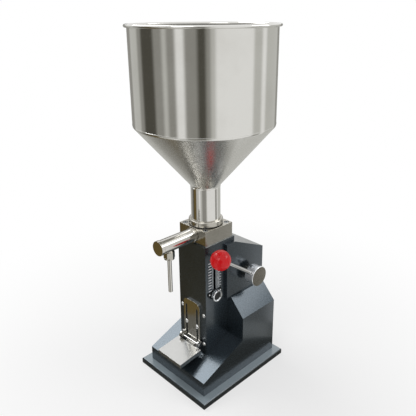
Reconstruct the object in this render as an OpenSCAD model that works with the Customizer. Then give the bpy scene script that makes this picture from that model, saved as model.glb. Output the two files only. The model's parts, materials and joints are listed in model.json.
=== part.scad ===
// Manual paste filling machine: a bowl over a square column, a hand lever that drives
// a rack piston through two gears, a valve block with a spout, and a fold-up drip tray.
// Millimetres, +Z up, +X lever side, -Y front, origin under the middle of the base plate.

/* [Base plate and lower body] */
// Width of the base plate
base_x = 200; // [190:1:220]
// Depth of the base plate
base_y = 243; // [236:1:260]
// Thickness of the base plate
base_t = 12; // [10:0.5:16]
// Chamfer round the top edge of the base plate
base_edge = 1.5; // [0.5:0.5:3]
// Thickness of the bent sheet
sheet_t = 2; // [1.5:0.25:2.5]
// Half width of the lower body
body_half = 83; // [78:1:90]
// Front wall of the lower body
body_front_y = -105.9; // [-112:0.1:-100]
// Rear wall of the lower body and of the cover
body_rear_y = 109; // [104:1:114]
// Height of the low front wall
foot_h = 31.1; // [27:0.1:34]
// Rise of the sloping front
slope_rise = 42.6; // [39:0.1:45]
// Front wall of the rear box
box_front_y = 7.9; // [5:0.1:11]
// Height of the rear box
box_h = 162.5; // [159:0.5:165]
// Half width of the flat roof of the box
roof_half = 49.5; // [48:0.5:56]
// Drop of the bevelled roof edges
roof_drop = 36.1; // [30:0.1:42]
// Width of the turned-in bottom flange
foot_flange = 14; // [12:1:18]

/* [Column and front panel] */
// Half width of the column
column_half = 39.7; // [39.3:0.1:41.5]
// Axis of bowl, cylinder and rod
axis_y = -15.4; // [-16:0.1:-15]
// Column face ahead of that axis
column_ahead = 40.6; // [40:0.1:42]
// Column back behind that axis
column_behind = 41.4; // [40:0.1:43]
// Height of the column over the base plate
column_h = 295.6; // [292:0.1:299]
// Side and back wall of the column
column_wall = 2.5; // [2:0.25:2.75]
// Front wall of the column
column_face = 4.5; // [4:0.25:5]
// End plate on top of the column
column_top_t = 6; // [5:0.5:8]
// Half width of the window for the gears
window_half = 28; // [27:0.5:31]
// Window sill under the end plate face
window_low = 158; // [156:1:162]
// Window head under the end plate face
window_high = 42; // [36:1:44]
// Thickness of the front panel
panel_t = 2; // [1.5:0.25:2.5]
// Shadow gap along the panel's ends
panel_gap = 0.5; // [0.2:0.1:1]
// Foot of the panel over the base plate
panel_up = 50.3; // [50.3:0.1:54]
// Height of the panel
panel_h = 111.4; // [108:0.1:114]
// Panel screws from the middle
panel_screw_x = 32.6; // [31:0.1:34]
// Panel screws in from the panel's ends
panel_screw_in = 21.5; // [18:0.1:24]

/* [Upper rear cover] */
// Half width of the cover
cover_half = 46.5; // [45.5:0.5:48]
// Front edge of the cover
cover_front_y = -2; // [-4:0.5:0]
// Distance of its top below the column's top
cover_below = 9.6; // [8:0.1:12]
// Length of its flat roof
cover_flat = 24.5; // [20:0.5:26]
// Drop of its sloping roof
cover_drop = 39.5; // [34:0.5:41]
// Turned-in flange at its foot
cover_flange = 6; // [5:0.5:7]

/* [Valve block] */
// Half width of the block
block_half_x = 37.6; // [36.5:0.1:38.5]
// Half depth of the block
block_half_y = 37.1; // [36.5:0.1:37.5]
// Height of the block
block_h = 31.2; // [30:0.1:33]
// Cap screws from the axis
block_screw = 29; // [28.5:0.1:29.5]
// Shank radius of the cap screws
cap_shank_r = 2.5; // [2:0.25:2.75]
// Head radius of the cap screws
cap_head_r = 4.3; // [4:0.1:4.5]
// Head height of the cap screws
cap_head_h = 4.6; // [4:0.1:5]
// Counterbore radius
cap_recess_r = 5.2; // [4.8:0.1:5.4]
// Socket radius of the cap screws
cap_socket_r = 2.2; // [1.8:0.1:2.4]
// Radius of the spigot in the bowl neck
spigot_r = 27.8; // [27.4:0.1:28]
// Height of the spigot
spigot_h = 7.2; // [5:0.1:9]
// Lip left round the filling funnel
spigot_lip = 2; // [1.5:0.1:3]
// Radius of the inlet chamber
chamber_r = 13; // [12.5:0.1:13.5]
// Height of the inlet chamber
chamber_h = 20.9; // [20.5:0.1:21.5]
// Radius of the seat bore
seat_r = 7.5; // [7:0.1:8]
// Straight length of the seat bore
seat_land = 2; // [1.5:0.1:2.5]
// Radius of the inlet ball
inlet_ball_r = 9; // [8.8:0.1:9.2]
// Radius of the perforated disc
cage_r = 17.9; // [17.5:0.1:18.4]
// Thickness of the perforated disc
cage_t = 2.5; // [2:0.25:3]
// Holes of the disc from its middle
cage_hole_at = 9; // [8.8:0.1:9.4]
// Radius of those holes
cage_hole_r = 3.2; // [2.8:0.1:3.4]
// Radius of the passage to the pipe
passage_r = 7.5; // [7:0.1:8]

/* [Bowl] */
// Gasket thickness
gasket_t = 1.5; // [1:0.25:2]
// Clamp ring radius
ring_r = 34.2; // [33.5:0.1:35]
// Clamp ring height
ring_h = 10.2; // [9:0.1:12]
// Rounding of the clamp ring
ring_edge = 1; // [0.5:0.25:1.5]
// Bowl sheet thickness
bowl_t = 1.5; // [1:0.1:1.5]
// Outer radius of the bowl
bowl_r = 133.3; // [128:0.1:138]
// Outer radius of the neck
neck_r = 29.4; // [29.4:0.1:30]
// Height of the neck
neck_h = 79.3; // [75:0.1:84]
// Height of the cone
cone_h = 120.4; // [112:0.1:126]
// Height of the straight wall
wall_h = 174.5; // [165:0.5:182]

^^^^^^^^

-- What is asked --
Produce the lines from the top of the listing through the "the base plate." line exactly as they appear, with no additional output.

-- Task response --
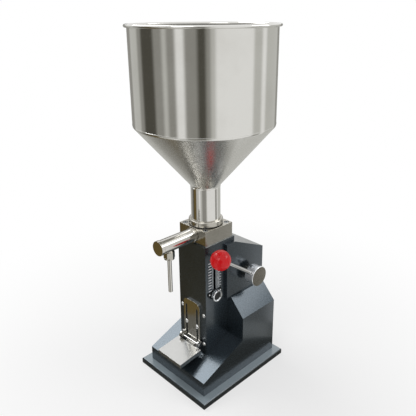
Reconstruct the object in this render as an OpenSCAD model that works with the Customizer. Then give the bpy scene script that makes this picture from that model, saved as model.glb. Output the two files only. The model's parts, materials and joints are listed in model.json.
=== part.scad ===
// Manual paste filling machine: a bowl over a square column, a hand lever that drives
// a rack piston through two gears, a valve block with a spout, and a fold-up drip tray.
// Millimetres, +Z up, +X lever side, -Y front, origin under the middle of the base plate.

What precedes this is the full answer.